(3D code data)
--

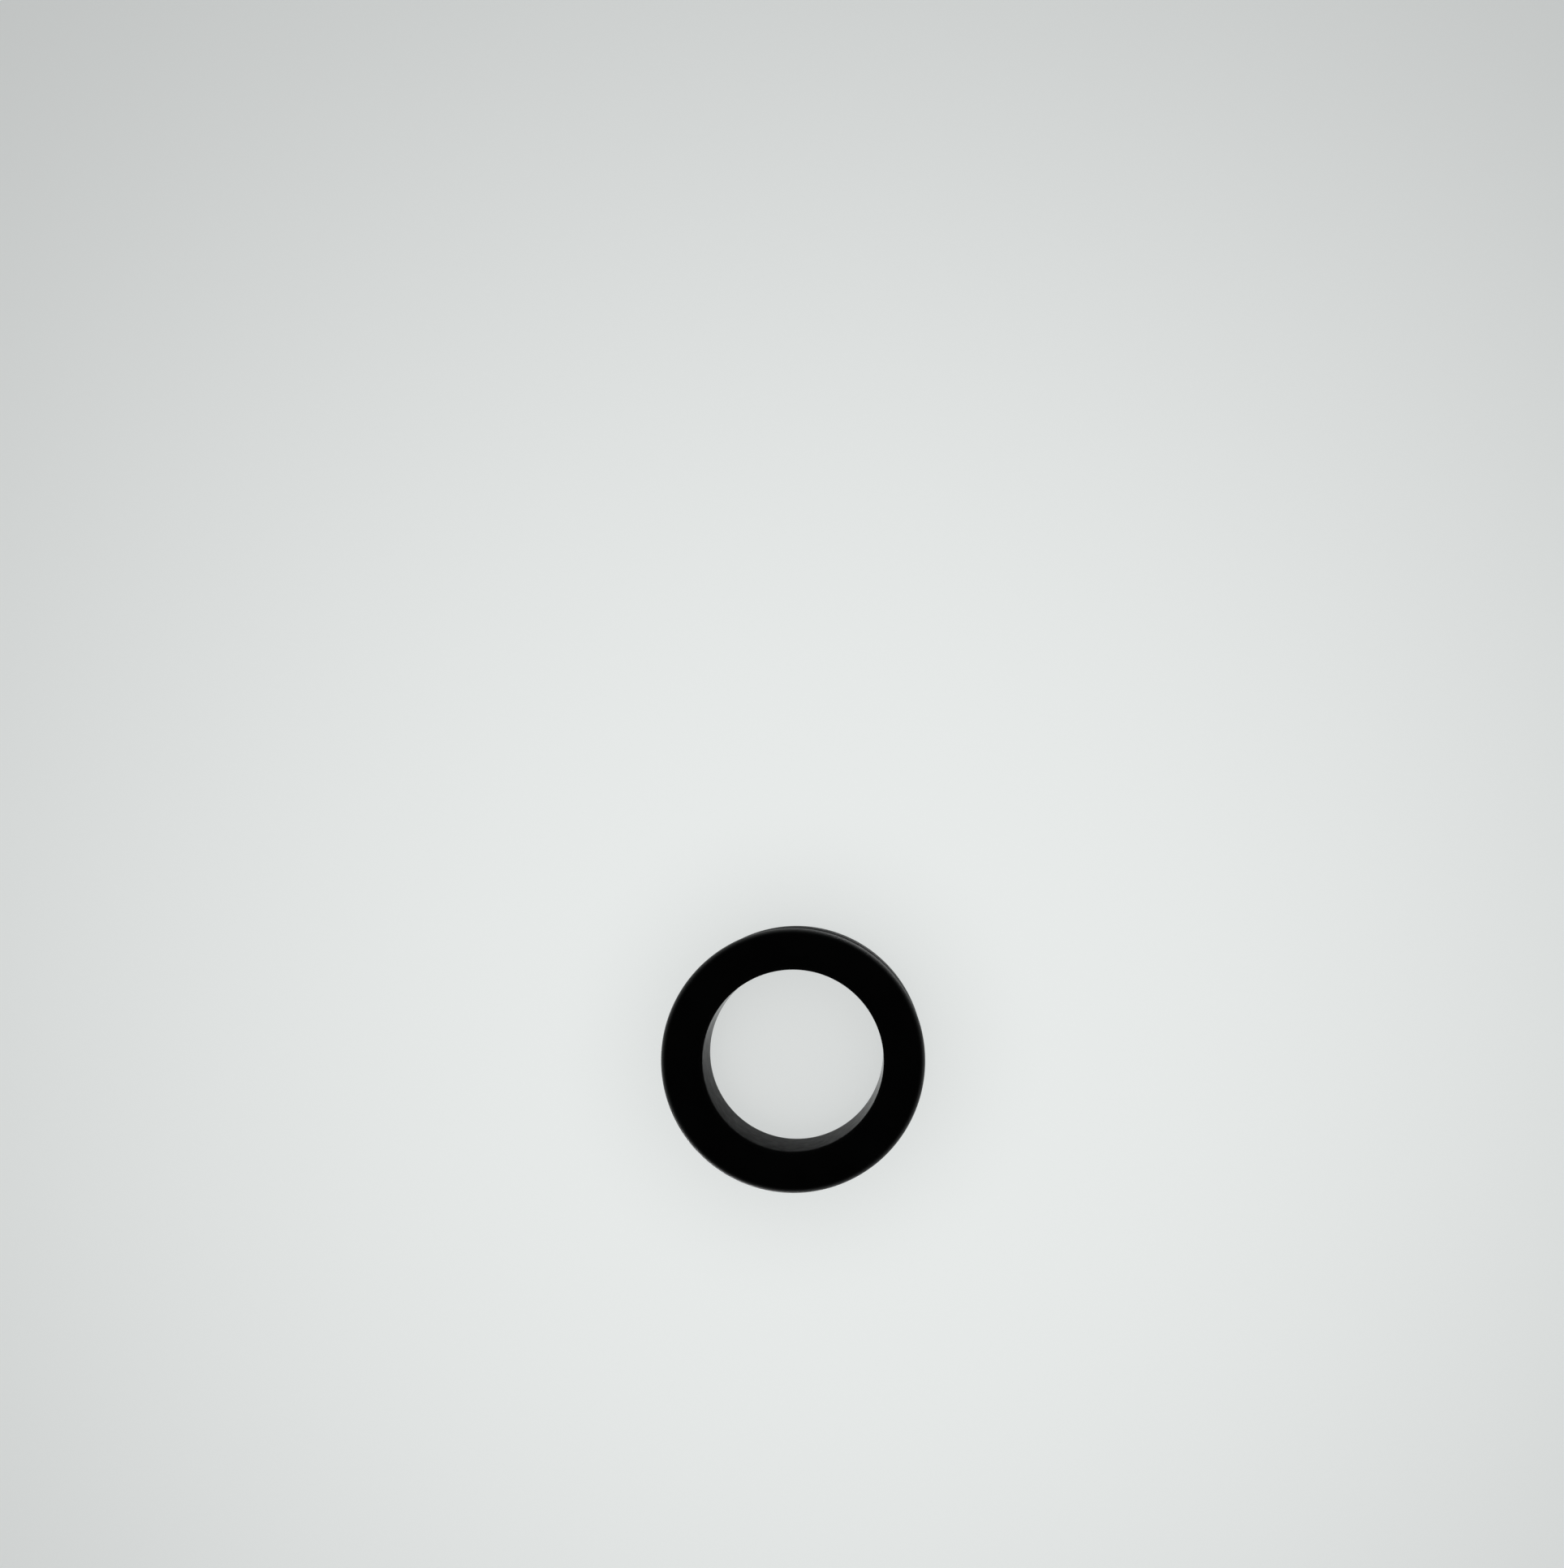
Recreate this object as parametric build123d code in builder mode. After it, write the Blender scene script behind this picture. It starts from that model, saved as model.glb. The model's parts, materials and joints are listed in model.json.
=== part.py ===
from build123d import *

import os
from math import atan2, degrees, sqrt

# A double-flared ear tunnel, moulded in one piece of soft silicone rubber. It is a short open tube
# whose waist sits in a stretched piercing, and the flare at each end keeps it there.
# Sizes are in millimetres. The tunnel stands on its back face, with its bore along Z.

# Driving dimensions
gauge_diameter = 14.0  # waist, the gauge of the stretched piercing that it fills
wall_thickness = 1.4  # silicone between the bore and the waist
flare_lip = 1.15  # how far each flare stands out past the waist, all round
overall_length = 10.0  # from the back face to the front face
rim_radius = 0.4  # round of each flare's outer edge
shoulder_radius = 2.0  # hollow curve that carries the waist out into a flare
mouth_radius = 0.15  # eased edge at each mouth of the bore

# Radii of the turned form
waist_radius = gauge_diameter / 2
bore_radius = waist_radius - wall_thickness
flare_radius = waist_radius + flare_lip
half_length = overall_length / 2

# The rim's round and the shoulder's hollow are arcs that touch in one tangent point. The line
# through their centres sets how far apart the centres lie and how far each arc turns.
rim_centre_radius = flare_radius - rim_radius
shoulder_centre_radius = waist_radius + shoulder_radius
centres_across = shoulder_centre_radius - rim_centre_radius
centres_along = sqrt((rim_radius + shoulder_radius) ** 2 - centres_across**2)
flank_angle = degrees(atan2(centres_along, centres_across))
rim_centre_height = half_length - rim_radius
shoulder_centre_height = rim_centre_height - centres_along

# The wall's section is drawn in a plane through the axis, from its middle up, then mirrored
section_plane = Plane(origin=(0, 0, half_length), x_dir=(1, 0, 0), z_dir=(0, -1, 0))

with BuildPart() as tunnel:
    with BuildSketch(section_plane) as wall_section:
        with BuildLine():
            bore_line = Line((bore_radius, 0), (bore_radius, half_length))
            front_face = Line(bore_line @ 1, (rim_centre_radius, half_length))
            rim = CenterArc(
                (rim_centre_radius, rim_centre_height), rim_radius, 90, -90 - flank_angle
            )
            shoulder = CenterArc(
                (shoulder_centre_radius, shoulder_centre_height),
                shoulder_radius,
                180 - flank_angle,
                flank_angle,
            )
            waist_line = Line(shoulder @ 1, (waist_radius, 0))
            mirror(about=Plane.XZ)
        make_face()
        mouth_corners = wall_section.vertices().filter_by_position(
            Axis.Y, -half_length, half_length
        )
        fillet(mouth_corners.group_by(Axis.X)[0], radius=mouth_radius)
    revolve(axis=Axis.Z)

tunnel.part.label = "tunnel"

os.makedirs("parts", exist_ok=True)
export_step(tunnel.part, "parts/tunnel.step")

print(f"bore {2 * bore_radius:.2f} mm, flares {2 * flare_radius:.2f} mm across")
print(f"straight waist {2 * shoulder_centre_height:.2f} mm long")
print(f"volume {tunnel.part.volume:.1f} mm3")
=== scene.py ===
import json

import bpy
import numpy as np
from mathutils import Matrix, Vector


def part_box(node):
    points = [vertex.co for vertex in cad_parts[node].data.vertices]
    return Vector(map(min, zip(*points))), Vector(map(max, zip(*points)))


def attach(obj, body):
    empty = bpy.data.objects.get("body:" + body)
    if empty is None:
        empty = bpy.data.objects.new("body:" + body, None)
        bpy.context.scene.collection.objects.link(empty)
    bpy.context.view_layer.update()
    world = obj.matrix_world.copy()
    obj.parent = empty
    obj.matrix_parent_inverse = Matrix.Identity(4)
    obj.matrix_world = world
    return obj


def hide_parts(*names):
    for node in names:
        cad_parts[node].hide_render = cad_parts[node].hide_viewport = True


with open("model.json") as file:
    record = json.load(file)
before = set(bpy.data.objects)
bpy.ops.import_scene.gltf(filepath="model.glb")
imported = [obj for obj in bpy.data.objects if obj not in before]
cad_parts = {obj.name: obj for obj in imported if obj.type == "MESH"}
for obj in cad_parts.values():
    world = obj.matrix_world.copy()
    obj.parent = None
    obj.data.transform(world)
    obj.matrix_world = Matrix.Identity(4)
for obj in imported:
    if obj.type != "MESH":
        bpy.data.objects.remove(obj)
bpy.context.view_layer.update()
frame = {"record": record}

# The view. The tunnel lies on its back face and is looked at from almost straight above its
# front face, a little from the upper right, so that the lower left of the bore's wall shows.
# The lens and the aim put the front face where it is in the photograph's frame.
front_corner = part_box("tunnel")[1]
front_height = front_corner.z
front_centre = Vector((0, 0, front_height))
camera_from_axis = Vector((0.0049, 0.0112))
camera_above_front = 0.194
frame_width_px, frame_height_px = 1927, 1932
front_centre_px = (976.8, 1307.0)
focal_px = 3870.0
sensor_mm = 36.0

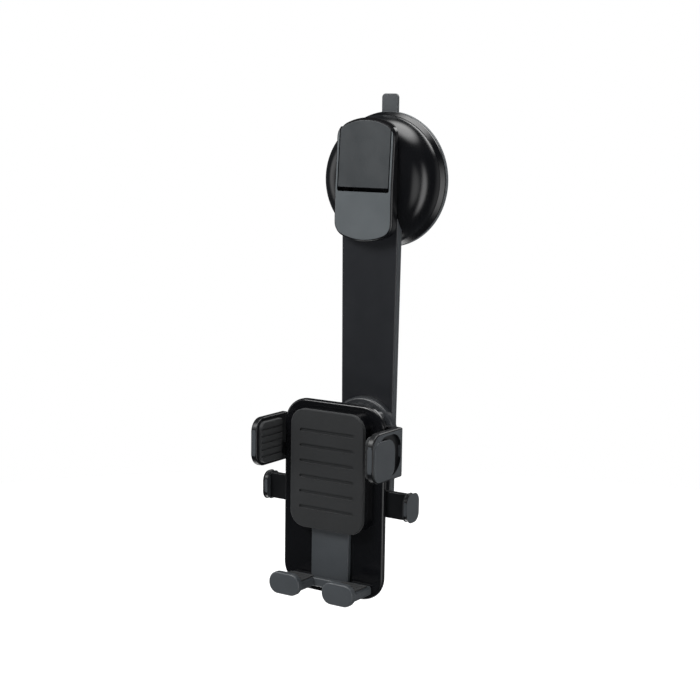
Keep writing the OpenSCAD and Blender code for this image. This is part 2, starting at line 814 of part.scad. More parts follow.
module foot_slider() {
    low = shelf_z - shelf_t;
    color(SATIN) {
        // Leaf that slides in the plate's channel.
        slab(plate_front - 0.9, plate_front + leaf_t)
            translate([-leaf_w / 2, low]) square([leaf_w, leaf_h + shelf_t]);
        // Crossbar between the shelves.
        slab(plate_front + free, plate_front + 5) translate([0, low + shelf_t / 2])
            square([2 * foot_x + foot_w - 4, shelf_t], center = true);
        // A shelf and its front lip on each side.
        for (side = [-1, 1]) {
            slab(plate_front + free, foot_front - 1) translate([side * foot_x, low + shelf_t / 2])
                square([foot_w - 2.4, shelf_t], center = true);
            slab(foot_front - lip_t, foot_front)
                translate([side * foot_x, shelf_z + 5.2 - lip_h / 2]) rounded(foot_w, lip_h, lip_h / 2 - 0.2);
        }
    }
}

module foot_pads() {
    color(SOFT) for (side = [-1, 1]) slab(pad_face - 4, foot_front - lip_t - seat)
        translate([side * foot_x, shelf_z + grip_t / 2]) square([foot_w - 5, grip_t - seat], center = true);
}

suction_cup();
dome_housing();
head_frame();
head_screws();
lock_lever();
lever_pin();
plunger();
plunger_spring();
arm_core();
arm_front_shell();
arm_rear_shell();
arm_screws();
socket_base();
socket_screws();
lock_nut();
ball_liner();
joint_ball();
ball_stud();
stud_screw();
rear_housing();
front_plate();
front_pad();
housing_screws();
pinion_pin();
sync_pinion();
right_clamp_arm();
left_clamp_arm();
right_clamp_pad();
left_clamp_pad();
clamp_spring();
right_release_lever();
left_release_lever();
release_spring();
lock_pawl();
pawl_spring();
foot_slider();
foot_pads();
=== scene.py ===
# %% [markdown]
# # A car phone mount, dressed in Blender
# The mount sticks to a windscreen with a lever-locked suction cup. A flat arm hangs from the cup,
# and a ball joint near its end carries a cradle with two geared clamps and a pull-out foot.
# The CAD frame holds the true sizes and the joints. Here each plastic, rubber and steel piece gets
# its moulded edges, its small details and its finish. X runs right, Y away from the driver, Z up,
# and the middle of the cup on the glass is the origin.

# %% Load the frame
import json
import math

import bmesh
import bpy
from mathutils import Matrix, Vector

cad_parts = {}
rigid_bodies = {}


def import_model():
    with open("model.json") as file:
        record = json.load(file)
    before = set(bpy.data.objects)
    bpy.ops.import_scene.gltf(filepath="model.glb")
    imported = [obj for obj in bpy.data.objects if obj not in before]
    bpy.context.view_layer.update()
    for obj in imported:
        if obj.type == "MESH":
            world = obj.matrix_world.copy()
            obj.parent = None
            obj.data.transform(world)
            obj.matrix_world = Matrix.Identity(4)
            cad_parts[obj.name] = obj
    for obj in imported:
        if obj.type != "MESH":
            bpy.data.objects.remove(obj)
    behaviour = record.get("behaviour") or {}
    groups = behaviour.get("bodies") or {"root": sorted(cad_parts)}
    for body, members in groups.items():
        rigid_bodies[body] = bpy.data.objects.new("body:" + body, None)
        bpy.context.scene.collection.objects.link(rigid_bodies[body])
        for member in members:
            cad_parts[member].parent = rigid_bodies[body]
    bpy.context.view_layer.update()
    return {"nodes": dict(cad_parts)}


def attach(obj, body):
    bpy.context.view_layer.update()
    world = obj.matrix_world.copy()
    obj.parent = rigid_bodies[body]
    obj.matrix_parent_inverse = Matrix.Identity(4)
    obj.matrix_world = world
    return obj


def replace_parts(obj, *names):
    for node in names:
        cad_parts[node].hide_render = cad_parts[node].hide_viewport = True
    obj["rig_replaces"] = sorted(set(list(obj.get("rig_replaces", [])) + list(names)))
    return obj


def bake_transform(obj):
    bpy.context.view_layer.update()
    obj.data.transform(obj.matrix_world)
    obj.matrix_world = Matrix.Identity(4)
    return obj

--

From the line containing "lock_lever();" down to the line containing "for body, members" in the material above, reproduce every line exactly, including the two end lines.

lock_lever();
lever_pin();
plunger();
plunger_spring();
arm_core();
arm_front_shell();
arm_rear_shell();
arm_screws();
socket_base();
socket_screws();
lock_nut();
ball_liner();
joint_ball();
ball_stud();
stud_screw();
rear_housing();
front_plate();
front_pad();
housing_screws();
pinion_pin();
sync_pinion();
right_clamp_arm();
left_clamp_arm();
right_clamp_pad();
left_clamp_pad();
clamp_spring();
right_release_lever();
left_release_lever();
release_spring();
lock_pawl();
pawl_spring();
foot_slider();
foot_pads();
=== scene.py ===
# %% [markdown]
# # A car phone mount, dressed in Blender
# The mount sticks to a windscreen with a lever-locked suction cup. A flat arm hangs from the cup,
# and a ball joint near its end carries a cradle with two geared clamps and a pull-out foot.
# The CAD frame holds the true sizes and the joints. Here each plastic, rubber and steel piece gets
# its moulded edges, its small details and its finish. X runs right, Y away from the driver, Z up,
# and the middle of the cup on the glass is the origin.

# %% Load the frame
import json
import math

import bmesh
import bpy
from mathutils import Matrix, Vector

cad_parts = {}
rigid_bodies = {}


def import_model():
    with open("model.json") as file:
        record = json.load(file)
    before = set(bpy.data.objects)
    bpy.ops.import_scene.gltf(filepath="model.glb")
    imported = [obj for obj in bpy.data.objects if obj not in before]
    bpy.context.view_layer.update()
    for obj in imported:
        if obj.type == "MESH":
            world = obj.matrix_world.copy()
            obj.parent = None
            obj.data.transform(world)
            obj.matrix_world = Matrix.Identity(4)
            cad_parts[obj.name] = obj
    for obj in imported:
        if obj.type != "MESH":
            bpy.data.objects.remove(obj)
    behaviour = record.get("behaviour") or {}
    groups = behaviour.get("bodies") or {"root": sorted(cad_parts)}
    for body, members in groups.items():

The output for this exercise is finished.